The Lord recently dealt with me regarding my attitude toward certain Palestinian believers in Yeshua. It had bothered me that they didn't affirm the Biblical promises of the land of Israel to the sons of Jacob - especially since I am one of those sons. It happened in a Jerusalem conference attended by both Jewish and Arab/Palestinian disciples. During worship I found myself remembering Jacob bowing before Esau. I saw that Jacob's encounter with Yeshua changed his heart toward his brother. It no longer mattered what the original claim was, he decided to honor Esau. Moved to realize the relevance of his example, I did what Jacob did, before my Arab/Palestinian brothers.

Being secure in my own identity in Messiah and knowing God's promises, I affirmed my brothers without demanding that they grant me the birthright I cherish.

On my knees, I asked forgiveness for our Jewish pride, for intentionally or unintentionally insulting them by projecting a superiority of ownership. I affirmed their value as absolutely equal to that of Jewish believers, and them as joint heirs of sonship before God. Their response was unforgettable. Several began weeping. Two leaders got up and repented of their own pride and competition. One acknowledged the Messianic Jews as his "fathers". I was stunned. It was a small taste of Jacob and Esau's joyful reunion.

Answer to Essential Questions

The solution to Jacob and Esau's angry offense toward each other was the embrace of God-given sonship. Like them, we all need to rediscover and abide in the bedrock truth that we are God's chosen sons and daughters, with a place in His heart that no one can take from us. When I know WHO I am and WHO God has made be by His amazing, transforming grace, I am able to withstand the storms of rejection that assail me. I am even empowered to reach out to others, to impart blessing to them - the very blessing I have received. My place as His son frees me from the debilitating sense of dissatisfaction and defensiveness so that I am not looking to others to validate me, but am able to "validate" them.

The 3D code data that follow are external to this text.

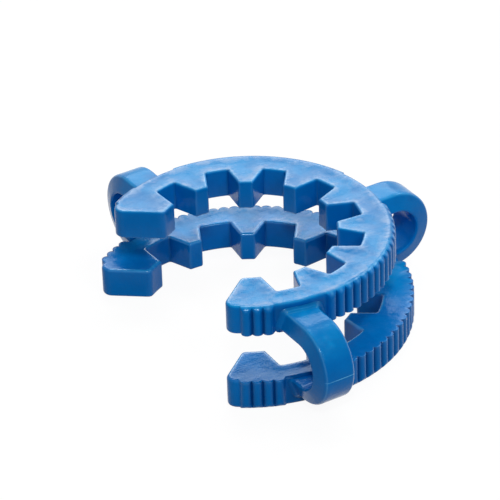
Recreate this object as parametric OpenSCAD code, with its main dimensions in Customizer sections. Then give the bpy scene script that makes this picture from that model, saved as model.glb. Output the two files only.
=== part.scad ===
// Spring clip for a ground glass joint, moulded in one piece.
// Two open rings with toothed bores stand one above the other, joined by three C-shaped loops.
// The upper ring closes on the cone's tube, the wider lower ring on the socket below its rim.
// Origin: middle of the bores, on the floor. The mouth opens towards -Y, the middle loop stands at +Y.

/* [Upper ring] */
// Outside diameter of the upper ring, over its ribs
top_od = 31.7; // [31:0.1:38]
// Diameter of the circle through the upper ring's tooth tips
top_bore = 19.6; // [16:0.1:22]
// Diameter of the valleys between the upper ring's teeth
top_root_d = 25.3; // [23.5:0.1:26.5]
// Height of the upper ring's wall
top_thick = 3.38; // [2.6:0.01:4]

/* [Lower ring] */
// Outside diameter of the lower ring, over its ribs
low_od = 35.6; // [34.9:0.1:43]
// Diameter of the circle through the lower ring's tooth tips
low_bore = 23.6; // [19:0.1:26]
// Diameter of the valleys between the lower ring's teeth
low_root_d = 29.1; // [27.5:0.1:30.5]
// Height of the lower ring's wall
low_thick = 3.42; // [2.4:0.01:3.8]

/* [Both rings] */
// Height of the clip over both rings
clip_h = 11.36; // [9.5:0.02:14]
// How far the rims are set back from the bores' middle, so that the wall is thickest at the back
rim_shift = 0.25; // [0:0.05:0.6]
// Radius of the smooth rim's edge at the top of the upper ring and at the bottom of the lower one
edge_round = 0.37; // [0.2:0.01:0.6]

/* [Teeth] */
// Teeth in each ring, without the two jaws
tooth_count = 7; // [3:2:7]
// Angle from one tooth to the next
tooth_step = 29; // [26:0.5:30]
// Width of a tooth across its tip
tooth_tip = 1.58; // [1:0.02:1.9]
// Width of a tooth across its root
tooth_root = 4.03; // [3.2:0.01:4.9]

/* [Jaws] */
// Angle of the mouth between the two jaws' tips
mouth_angle = 109.2; // [104:0.2:114]
// Slope of each jaw's end face from the clip's middle plane
mouth_flare = 38; // [30:1:44]
// Radius of each jaw's outer corner
jaw_round = 1.1; // [0.6:0.1:1.4]
// Radius of each jaw's inner corner, where its end face meets the bore
jaw_tip_round = 0.6; // [0.2:0.05:0.8]
// How far the jaws' tips reach in past the circle through the teeth's tips
jaw_reach = 0.3; // [0.1:0.05:0.45]

/* [Grip ribs] */
// Angle of the upper ring's first rib behind each side loop, counted from the side
top_rib_first = 2.2; // [1.5:0.1:4]
// Angle from one rib to the next on the upper ring
top_rib_step = 4.42; // [3.8:0.02:4.6]
// Ribs in the upper ring's row from each side loop to the back one
top_rib_count = 17; // [8:1:17]
// Angle of the first rib on each of the upper ring's jaws, counted from the side
top_jaw_first = 24.1; // [22:0.1:26]
// Ribs on each of the upper ring's jaws
top_jaw_ribs = 3; // [1:1:3]
// Angle of the lower ring's first rib behind each side loop, counted from the side
low_rib_first = 2.5; // [1.5:0.1:4]
// Angle from one rib to the next on the lower ring
low_rib_step = 3.98; // [3.5:0.02:4.1]
// Ribs in the lower ring's row from each side loop to the back one
low_rib_count = 19; // [8:1:19]
// Angle of the first rib on each of the lower ring's jaws, counted from the side
low_jaw_first = 21.8; // [20:0.1:24]
// Ribs on each of the lower ring's jaws
low_jaw_ribs = 4; // [1:1:4]
// Share of the rings' own step at which the ribs follow one another on the jaws
jaw_rib_share = 0.962; // [0.9:0.002:1]
// Radius of a rib's round back
rib_round = 0.62; // [0.5:0.02:0.9]
// Height of a rib above the smooth rim
rib_height = 0.46; // [0.2:0.02:0.5]
// How far a rib's end lies below the face at the rim's round edge
rib_drop = 0.05; // [0.04:0.01:0.4]
// Radius that rounds a rib's end
rib_end_round = 0.75; // [0.4:0.01:0.9]

/* [Spring loops] */
// Thickness of a loop's strip
loop_thick = 2; // [1.4:0.05:2.4]
// Width of the strip across its outer face
loop_outer_w = 3.4; // [2.6:0.1:4]
// Width of the strip across its inner face
loop_inner_w = 4.7; // [3.6:0.1:5.2]
// Radius of the strip's two outer edges
loop_edge_round = 0.4; // [0.2:0.05:0.6]
// How far the bend's middle lies outside the lower ring's rim
loop_stand = 0.2; // [0.1:0.05:1.5]
// How far the upper limb's inner face lies above the upper ring's bottom face
limb_rise = 0.25; // [0.1:0.05:0.8]
// How far the lower limb's inner face lies below the lower ring's top face
limb_drop = 0.28; // [0.02:0.02:0.5]
// How far the two side loops are set towards the mouth
side_loop_set = 2.7; // [1.5:0.1:3.5]
// Radius in the corner between a limb and a rim
root_fillet = 0.8; // [0.3:0.1:1.2]

/* [Hidden] */
$fn = 96;
// Longer than anything that a cut has to cross
far = 60;
// How far a flank runs on past the circle that trims it
over = 0.5;
// How deep a root's web reaches into the wall and the limb that it joins
web_in = 1;
// A turned round ends this far outside the wall that it cuts, so that it crosses it
round_out = 0.03;
// A jaw's round passes this far through its end line and its circle, so that it crosses both
corner_out = 0.01;

// Heights of the two limbs' inner faces, and the bend between them
limb_top_z = clip_h - top_thick + limb_rise;
limb_low_z = low_thick - limb_drop;
bend_z = (limb_top_z + limb_low_z) / 2;
bend_r = (limb_top_z - limb_low_z) / 2;
bend_x = low_od / 2 + loop_stand;
// Lean of the strip's side faces
side_lean = atan((loop_inner_w - loop_outer_w) / 2 / loop_thick);
// Each loop's place: the way it points, and how far it is set to its own left
LOOPS = [[90, 0], [0, -side_loop_set], [180, side_loop_set]];

function unit(a) = [cos(a), sin(a)];
function rim_middle() = [0, rim_shift];
function smooth_r(od) = od / 2 - rib_height;

// The right jaw's end line starts at its tip and runs outwards; its normal points into the mouth
function jaw_way() = unit(mouth_flare - 90);
function jaw_normal() = unit(mouth_flare - 180);
function jaw_r(bore) = bore / 2 - jaw_reach;
function jaw_tip(bore) = line_hit(bore / 2 * unit(mouth_angle / 2 - 90), jaw_way(), [0, 0], jaw_r(bore));

// Where a line from p leaves the circle of radius r round c
function line_hit(p, way, c, r) =
    let (q = p - c, b = q * way) p + way * (sqrt(b * b - q * q + r * r) - b);

// The ribs' angles on the right side, counted from +X: a row behind the side loop, and one on the jaw
function rib_angles(first, step, count, jaw_first, jaw_count) = concat(
    [for (i = [0:count - 1]) first + i * step],
    [for (i = [0:jaw_count - 1]) -jaw_first - i * jaw_rib_share * step]
);
TOP_RIBS = rib_angles(top_rib_first, top_rib_step, top_rib_count, top_jaw_first, top_jaw_ribs);
LOW_RIBS = rib_angles(low_rib_first, low_rib_step, low_rib_count, low_jaw_first, low_jaw_ribs);

// All the ribs' round backs, which reach into the wall
module ribs_plan(od, ribs) {
    for (right = ribs, a = [right, 180 - right])
        translate(rim_middle() + (od / 2 - rib_round) * unit(a)) circle(r = rib_round);
}

// A tooth stands on the +Y side, and its flanks run on past the bore and the valleys
module tooth(bore, root_d) {
    slope = (tooth_root - tooth_tip) / (root_d - bore);
    inner = tooth_tip / 2 - slope * over;
    outer = tooth_root / 2 + slope * over;
    polygon([
        [-inner, bore / 2 - over], [inner, bore / 2 - over],
        [outer, root_d / 2 + over], [-outer, root_d / 2 + over],
    ]);
}

// The two jaws and the mouth between them: all that lies past the middles of the last teeth
module jaw_sector() {
    way = far * unit(90 - (tooth_count + 1) / 2 * tooth_step);
    polygon([[0, 0], way, [0, -far], [-way[0], way[1]]]);
}

// The teeth numbered in places, each turned by so many steps from +Y
module teeth(places, bore, root_d) {
    for (i = places) rotate(i * tooth_step) tooth(bore, root_d);
}

// The toothed hollow: the valleys' circle without the teeth and jaws, the bore without the jaws'
// tips, and the circle that ends those tips
module hollow(bore, root_d) {
    last = (tooth_count + 1) / 2;
    difference() {
        circle(d = root_d);
        teeth([-last:last], bore, root_d);
        jaw_sector();
    }
    difference() {
        circle(d = bore);
        teeth([-last, last], bore, root_d);
        jaw_sector();
    }
    circle(r = jaw_r(bore));
}

module mouth(bore) {
    tip = jaw_tip(bore);
    out = tip + jaw_way() * far;
    polygon([[0, 0], tip, out, [-out[0], out[1]], [-tip[0], tip[1]]]);
}

// What a round takes off the right jaw where its end line crosses the circle of radius r round c.
// The jaw lies inside that circle at the rim (inside = 1) and outside it at the bore (inside = -1)
module corner_cut(bore, c, r, round, inside) {
    inset = round - corner_out;
    centre = line_hit(jaw_tip(bore) - jaw_normal() * inset, jaw_way(), c, r - inside * inset);
    way = inside * (centre - c) / (r - inside * inset);
    corner = line_hit(jaw_tip(bore), jaw_way(), c, r);
    difference() {
        polygon([
            centre, centre + way * (round + 1), corner + way + jaw_normal(),
            centre + jaw_normal() * (round + 1),
        ]);
        translate(centre) circle(r = round);
    }
}

module jaw_rounds(od, bore) {
    corner_cut(bore, rim_middle(), smooth_r(od), jaw_round, 1);
    corner_cut(bore, [0, 0], jaw_r(bore), jaw_tip_round, -1);
}

module ring_plan(od, bore, root_d) {
    difference() {
        translate(rim_middle()) circle(r = smooth_r(od));
        hollow(bore, root_d);
        mouth(bore);
        jaw_rounds(od, bore);
        mirror([1, 0]) jaw_rounds(od, bore);
    }
}

// What turning a round of radius round takes off a wall of radius r below the height top
module turned_round(r, round, top) {
    translate([0, rim_shift, top - round]) rotate_extrude() difference() {
        translate([r + round_out - round, 0]) square(round + 1);
        translate([r + round_out - round, 0]) circle(r = round);
    }
}

// A ring is its plan, extruded, with a round upper edge on its rim and round-ended ribs round it
module ring(od, bore, root_d, thick, ribs) {
    difference() {
        linear_extrude(height = thick) ring_plan(od, bore, root_d);
        turned_round(smooth_r(od), edge_round, thick);
    }
    difference() {
        linear_extrude(height = thick - rib_drop) ribs_plan(od, ribs);
        turned_round(od / 2, rib_end_round, thick - rib_drop);
    }
}

// The strip's section: x runs from the inner face outwards, y across its width
module strip(x0) {
    // along a side face, its tangent to the round lies round_reach from the sharp edge
    round_reach = loop_edge_round * tan(45 - side_lean / 2);
    side = [-cos(side_lean), sin(side_lean)];
    top = x0 + loop_thick;
    difference() {
        polygon([
            [x0, -loop_inner_w / 2], [top, -loop_outer_w / 2],
            [top, loop_outer_w / 2], [x0, loop_inner_w / 2],
        ]);
        for (m = [0, 1]) mirror([0, m]) difference() {
            edge = [top, loop_outer_w / 2];
            middle = edge - [loop_edge_round, round_reach];
            polygon([
                middle, middle + [loop_edge_round, 0], middle + [loop_edge_round + 1, 0],
                edge + [1, 1], edge + side * round_reach + [0, 1], edge + side * round_reach,
            ]);
            translate(middle) circle(r = loop_edge_round);
        }
    }
}

// The bend of a loop that points along +X
module bend() {
    translate([bend_x, 0, bend_z]) rotate([90, 0, 0]) rotate([0, 0, -90])
        rotate_extrude(angle = 180) strip(bend_r);
}

// A straight limb, its outer face up
module limb(start) {
    rotate([90, 0, 90]) translate([0, 0, start]) linear_extrude(height = bend_x - start)
        rotate(90) strip(0);
}

// The web that fills the corner between a limb's side and a smooth rim of radius r round c
module root_web(side, c, r) {
    edge = side * loop_inner_w / 2;
    y = edge + side * root_fillet;
    fillet = [c[0] + sqrt(pow(r + root_fillet, 2) - pow(y - c[1], 2)), y];
    way = (fillet - c) / (r + root_fillet);
    wall = c[0] + sqrt(pow(r - web_in, 2) - pow(edge - c[1], 2));
    in_limb = edge - side * web_in;
    intersection() {
        translate([0, -far / 2, 0]) cube([far, far, loop_thick]);
        translate([0, edge, 0]) rotate([side * side_lean, 0, 0]) translate([0, -edge, -loop_thick])
            linear_extrude(height = loop_thick * 3) difference() {
                polygon([[wall, in_limb], [fillet[0], in_limb], fillet, c + way * r, c + way * (r - web_in)]);
                translate(fillet) circle(r = root_fillet);
            }
    }
}

// A limb from the middle of its ring's wall, with a web on either side
module rooted_limb(c, od, root_d) {
    limb((root_d / 2 + smooth_r(od)) / 2);
    for (side = [-1, 1]) root_web(side, c, smooth_r(od));
}

// A whole loop: its bend and two limbs, with the rims' middle seen from its own place
module loop(way, set) {
    c = [rim_shift * sin(way), rim_shift * cos(way) - set];
    rotate(way) translate([0, set, 0]) {
        bend();
        translate([0, 0, limb_top_z]) rooted_limb(c, top_od, top_root_d);
        translate([0, 0, limb_low_z]) mirror([0, 0, 1]) rooted_limb(c, low_od, low_root_d);
    }
}

module joint_clip() {
    color("royalblue") union() {
        translate([0, 0, clip_h - top_thick])
            ring(top_od, top_bore, top_root_d, top_thick, TOP_RIBS);
        translate([0, 0, low_thick]) mirror([0, 0, 1])
            ring(low_od, low_bore, low_root_d, low_thick, LOW_RIBS);
        for (l = LOOPS) loop(l[0], l[1]);
    }
}

joint_clip();
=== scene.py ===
import math

import bmesh
import bpy
import numpy as np
from mathutils import Matrix, Vector


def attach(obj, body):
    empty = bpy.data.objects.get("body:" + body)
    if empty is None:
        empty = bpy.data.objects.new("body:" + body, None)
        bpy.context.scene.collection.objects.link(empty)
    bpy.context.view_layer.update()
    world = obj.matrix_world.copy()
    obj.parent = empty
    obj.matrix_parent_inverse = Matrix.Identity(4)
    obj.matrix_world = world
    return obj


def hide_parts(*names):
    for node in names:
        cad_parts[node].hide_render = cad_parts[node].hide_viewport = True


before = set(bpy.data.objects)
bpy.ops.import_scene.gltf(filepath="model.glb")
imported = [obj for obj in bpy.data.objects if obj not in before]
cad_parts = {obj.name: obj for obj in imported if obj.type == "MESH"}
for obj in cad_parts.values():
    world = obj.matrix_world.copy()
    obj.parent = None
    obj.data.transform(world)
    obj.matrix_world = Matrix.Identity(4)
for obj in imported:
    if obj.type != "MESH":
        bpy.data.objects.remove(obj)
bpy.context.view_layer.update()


# ---- Camera ------------------------------------------------------------------------------------
# A long lens on a stand, to the clip's right and above it. It is a little rolled and looks past
# the clip's middle.
MM = 0.001


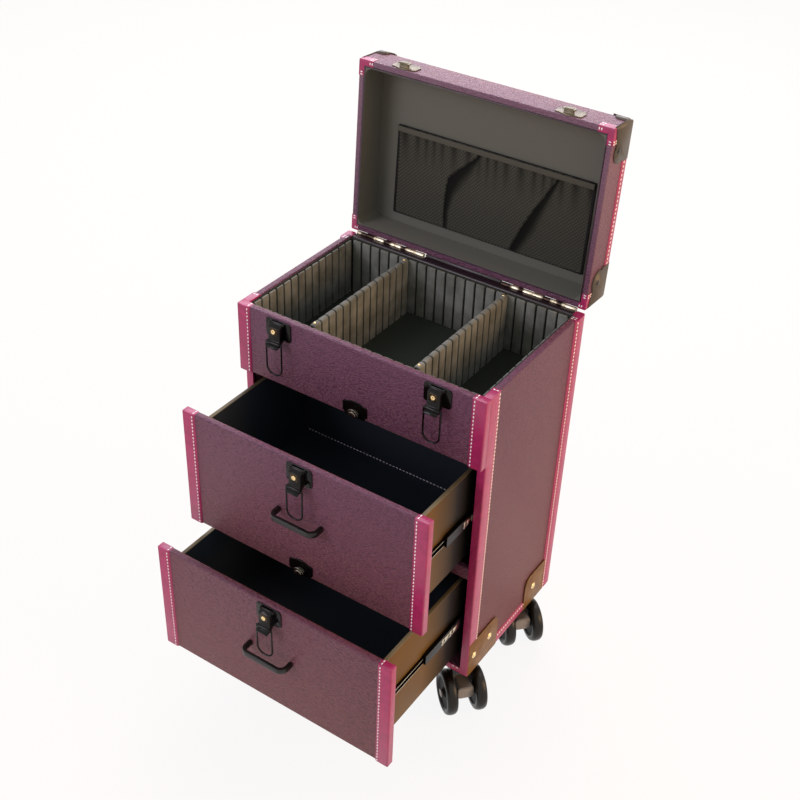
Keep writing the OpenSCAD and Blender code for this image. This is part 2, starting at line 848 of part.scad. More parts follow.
// Hinge knuckles: every second one, starting with first
module knuckle_row(first) {
  pitch = hinge_len / knuckles;
  gap = 0.3;
  for (i = [first : 2 : knuckles - 1])
    translate([(i + 0.5) * pitch - hinge_len / 2, 0, 0]) rod_x(barrel_r, pitch - gap);
}

module hinge_lower_leaves() {
  color(steel) for (x = [-hinge_x, hinge_x]) translate([x, hinge_y, hinge_z]) difference() {
    union() {
      knuckle_row(0);
      intersection() {
        translate([-hinge_len / 2, back_y - hinge_y, -leaf_h]) cube([hinge_len, leaf_t, leaf_h]);
        union() {
          translate([0, 0, -leaf_h / 2 - barrel_r]) cube([hinge_len, 4 * barrel_r, leaf_h], center = true);
          knuckle_slots(0);
        }
      }
    }
    rod_x(hinge_pin_r + pin_clearance, hinge_len + 1);
  }
}

// Blocks as long as the knuckles, tall enough to reach the leaf
module knuckle_slots(first) {
  pitch = hinge_len / knuckles;
  for (i = [first : 2 : knuckles - 1])
    translate([(i + 0.5) * pitch - hinge_len / 2, 0, 0])
      cube([pitch - 0.3, 4 * barrel_r, 2 * (barrel_r + 1)], center = true);
}

module hinge_upper_leaves() {
  color(steel) lid_pose() for (x = [-hinge_x, hinge_x]) translate([x, hinge_y, hinge_z]) {
    knuckle_row(1);
    rod_x(hinge_pin_r, hinge_len);
    intersection() {
      translate([-hinge_len / 2, back_y - hinge_y, lid_gap]) cube([hinge_len, leaf_t, leaf_h]);
      union() {
        translate([0, 0, leaf_h / 2 + barrel_r + 0.5]) cube([hinge_len, 4 * barrel_r, leaf_h], center = true);
        knuckle_slots(1);
      }
    }
  }
}

// ----------------------------------------------------------- the carry handle

module handle_brackets() {
  foot_t = bracket_t / 2;
  post_r = bracket_w / 2;
  color(steel) lid_pose() both_sides() translate([carry_w / 2, 0, lid_top]) {
    linear_extrude(foot_t) round_rect([bracket_w, bracket_len], bracket_t);
    difference() {
      translate([-bracket_t / 2, 0, 0]) rotate([90, 0, 90]) linear_extrude(bracket_t)
        link_2d([0, foot_t / 2], post_r, [0, carry_pivot_z], carry_pin_r + 2.2);
      translate([0, 0, -post_r]) cube([2 * bracket_t, 3 * post_r, 2 * post_r], center = true);
      translate([0, 0, carry_pivot_z]) rod_x(carry_pin_r + pin_clearance, 2 * bracket_t);
    }
  }
}

// Grip, two rounded corners and two arms whose pins sit in the brackets
module carry_handle() {
  bend = 16;
  grip_r = grip_d / 2;
  arm_x = carry_w / 2 - 9;
  grip_y = carry_h - grip_r;
  color(black) lid_pose() translate([0, 0, lid_top + carry_pivot_z]) {
    translate([0, grip_y, 0]) rod_x(grip_r, 2 * (arm_x - bend));
    both_sides() {
      translate([arm_x - bend, grip_y - bend, 0]) rotate_extrude(angle = 90)
        translate([bend, 0]) circle(grip_r);
      translate([arm_x, 0, 0]) rotate([-90, 0, 0]) cylinder(r = grip_r, h = grip_y - bend);
      translate([arm_x, 0, 0]) sphere(grip_r);
      translate([arm_x, 0, 0]) rotate([0, 90, 0])
        cylinder(r = carry_pin_r, h = carry_w / 2 - arm_x + bracket_t);
    }
  }
}

// ----------------------------------------------------------------- casters

// Where a caster sits: name, x and y of its swivel axis
casters = [
  ["front_left", caster_inset - half_w, front_y + caster_front],
  ["front_right", half_w - caster_inset, front_y + caster_front],
  ["back_left", caster_inset - half_w, back_y - caster_back],
  ["back_right", half_w - caster_inset, back_y - caster_back]
];

module caster_plates() {
  color(steel) for (c = casters) translate([c[1], c[2], 0]) {
    translate([0, 0, plate_z]) linear_extrude(caster_plate_t)
      round_rect([caster_plate_w, caster_plate_w], 5);
    translate([0, 0, plate_z - pin_len]) cylinder(r = kingpin_r, h = pin_len);
  }
}

// Housing between the wheels, with the bore for the swivel pin and the axle
module caster_swivel() {
  boss_r = 13;
  boss_h = 12;
  hub_r = 9;
  neck_y = 2;
  neck_r = 11;
  neck_z = swivel_top - boss_h - 1.6;
  head_r = 6;
  nose_len = trail - neck_y;
  difference() {
    union() {
      along_x(housing_w)
        link_2d([trail, wheel_r], hub_r, [neck_y, neck_z], neck_r, 0.05);
      translate([0, nose_len - nose_out, nose_z]) rotate([90, 0, 0]) linear_extrude(nose_len)
        round_rect([housing_w - 1.4, nose_h], 5);
      translate([0, 0, swivel_top - boss_h]) cylinder(r = boss_r, h = boss_h);
    }
    translate([0, 0, plate_z - pin_len - 1])
      cylinder(r = kingpin_r + pin_clearance, h = 2 * pin_len);
  }
  translate([0, -trail, wheel_r]) {
    rod_x(axle_r, wheel_span + 1);
    both_sides() translate([wheel_span / 2 + 1, 0, 0]) rod_x(head_r, 1.4);
  }
}

// One wheel: tread with rounded shoulders, recessed web and hub
module caster_wheel() {
  shoulder = wheel_t / 3;
  bore = axle_r + pin_clearance;
  rim_r = wheel_r - 8;
  hub_r = axle_r + 5;
  dish = 2.5;
  rotate([0, 90, 0]) rotate_extrude($fn = 64) difference() {
    union() {
      translate([bore, 0]) square([wheel_r - shoulder - bore, wheel_t]);
      translate([bore, shoulder]) square([wheel_r - bore, wheel_t - 2 * shoulder]);
      for (t = [shoulder, wheel_t - shoulder]) translate([wheel_r - shoulder, t]) circle(shoulder);
    }
    translate([hub_r, wheel_t - dish]) square([rim_r - hub_r, dish + 1]);
    translate([hub_r, -1]) square([rim_r - hub_r, dish + 1 - 0.5]);
  }
}

module caster_wheels() {
  both_sides() translate([wheel_span / 2 - wheel_t, -trail, wheel_r]) caster_wheel();
}

module at_caster(c) {
  translate([c[1], c[2], 0]) rotate([0, 0, caster_turn]) children();
}

// ------------------------------------------------------------------- parts

side_panel(-1);  // left_side_panel
side_panel(1);  // right_side_panel
back_panel();
apron();
compartment_floor();
drawer_rail();
bottom_panel();
case_bindings();
compartment_lining();
dividers();
divider_studs();
corner_patches();
apron_latch_plates();
hinge_lower_leaves();
slide_outer_members();
caster_plates();
lid_shell();
lid_bindings();
lid_lining();
mesh_pocket();
lid_keepers();
lid_corners();
hinge_upper_leaves();
handle_brackets();
carry_handle();

// Drawers: name, bottom edge, height and how far each stands open
drawers = [
  ["drawer_1", drawer_1_z, drawer_1_h, extension_1],
  ["drawer_2", drawer_2_z, drawer_2_h, extension_2]
];

for (d = drawers) {
  drawer_front(d[1], d[2], d[3]);
  drawer_box(d[1], d[2], d[3]);
  drawer_bindings(d[1], d[2], d[3]);
  drawer_handle(d[1], d[2], d[3]);
  inner_slides(d[1], d[3]);
  middle_slides(d[1], d[3]);
  color(black) on_front(0, d[1] + d[2], d[3]) latch_base();
}
color(black) on_front(0, drawer_1_z, extension_1) keeper(reveal, true);  // drawer_1_keeper

for (l = latches) {
  color(black) on_front(l[1], l[2], l[3]) latch_lever();
  color(brass) on_front(l[1], l[2], l[3]) latch_lock();
  color(black) on_front(l[1], l[2], l[3]) latch_bail();
}

for (c = casters) {
  color(black) at_caster(c) caster_swivel();
  color(black) at_caster(c) caster_wheels();
}
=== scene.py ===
"""Makeup train case: leather-covered boards on casters, with two drawers and a hinged lid."""

import json
from math import copysign, hypot, pi, radians, sin, tan

import bmesh
import bpy
from mathutils import Matrix, Vector


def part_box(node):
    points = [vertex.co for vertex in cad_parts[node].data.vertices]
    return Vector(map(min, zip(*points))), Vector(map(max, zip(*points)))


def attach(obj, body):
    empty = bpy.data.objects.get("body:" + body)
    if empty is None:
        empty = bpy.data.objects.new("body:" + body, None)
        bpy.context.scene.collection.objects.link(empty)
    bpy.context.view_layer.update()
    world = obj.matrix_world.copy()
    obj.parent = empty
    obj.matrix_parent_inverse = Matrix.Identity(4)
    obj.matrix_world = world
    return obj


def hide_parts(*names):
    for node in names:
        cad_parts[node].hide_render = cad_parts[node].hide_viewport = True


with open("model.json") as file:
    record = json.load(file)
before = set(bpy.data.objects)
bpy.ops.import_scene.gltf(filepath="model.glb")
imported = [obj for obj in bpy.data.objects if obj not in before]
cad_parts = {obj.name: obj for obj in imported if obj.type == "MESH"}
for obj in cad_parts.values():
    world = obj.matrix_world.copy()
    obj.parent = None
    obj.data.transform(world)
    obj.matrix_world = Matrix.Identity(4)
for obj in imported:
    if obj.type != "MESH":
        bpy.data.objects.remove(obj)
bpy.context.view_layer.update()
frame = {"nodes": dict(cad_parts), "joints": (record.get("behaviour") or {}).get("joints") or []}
mm = 0.001


# --------------------------------------------------------------- studio
# A pale paper sweep under soft lamps. The floor is white to the eye and to
# reflections, and still takes the case's soft shadow.

def linear(hex_colour):
    """Linear RGBA of an sRGB hex colour."""
    parts = [int(hex_colour[i:i + 2], 16) / 255 for i in (1, 3, 5)]
    return [c / 12.92 if c <= 0.04045 else ((c + 0.055) / 1.055) ** 2.4 for c in parts] + [1]


def wire(node, inputs):
    """Fills a node's inputs; a node stands for its first live output, a string for a colour."""
    for name, value in inputs.items():
        socket = node.inputs[name] if isinstance(name, int) else next(
            s for s in node.inputs if s.enabled and s.name == name)
        if isinstance(value, str):
            value = linear(value)
        elif isinstance(value, bpy.types.Node):
            value = next(s for s in value.outputs if s.enabled)
        if isinstance(value, bpy.types.NodeSocket):
            node.id_data.links.new(value, socket)
        else:
            socket.default_value = value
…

"Behold what manner of love Father has bestowed, that we should be called children of God" (1John 3:1). "The Spirit Himself bears witness with our spirit that we are children of God, and if children, then heirs - heirs of God and joint heirs with Messiah ..." (Romans 8:16-17).

We can all be as the bar mitzvah boy, unashamed before the entire congregation - filled with love and approval. So it can be for each of us, as sons and daughters of the same Father, who gives the coveted birthright to all.